Right now, China produces over 90% of the world’s heavy rare earth metals which are used in mobile phones, computer screens and hybrid car technologies.  Until quite recently US demand was met by its domestic supply, now that demand is met by China.  This oft-cited example is a snapshot of potential future resource security issues, but there are many more examples on our doorstep.  In the waste and resources sector we collect valuable materials for recycling, and then send them abroad for processing, while domestic companies struggle to find the same clean materials as feedstocks for their processes.

Environmental investment would be investment in these areas.  We must support the infrastructure that will allow us to keep these valuable resources and materials in the UK, beingprocessed here and made available for manufacturing.  This is how we will support business and job growth in the future.

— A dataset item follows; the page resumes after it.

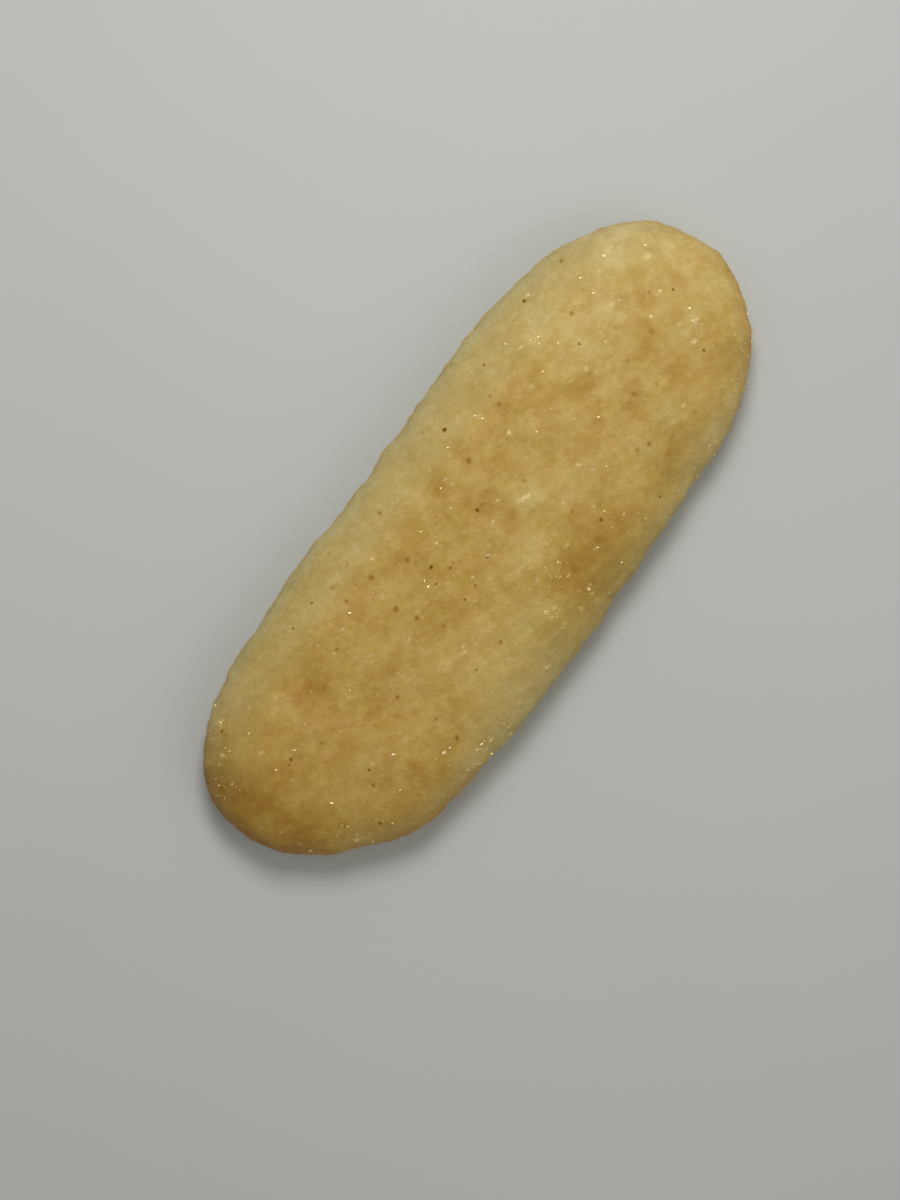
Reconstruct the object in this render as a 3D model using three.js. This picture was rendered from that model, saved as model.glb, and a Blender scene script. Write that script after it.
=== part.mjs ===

It’s not just waste and resources infrastructure that needs the investment.  In environmental investment I also include energy, water and transport.  We have benefitted hugely from the Victorian legacy of infrastructure built to last and benefit future generations, not just this week’s shareholders.  This is the type of investment that should be at the heart of Government policy right now.  It’s a key part of Collaborative Capitalism and a should be top of George Osbourne’s to-do list.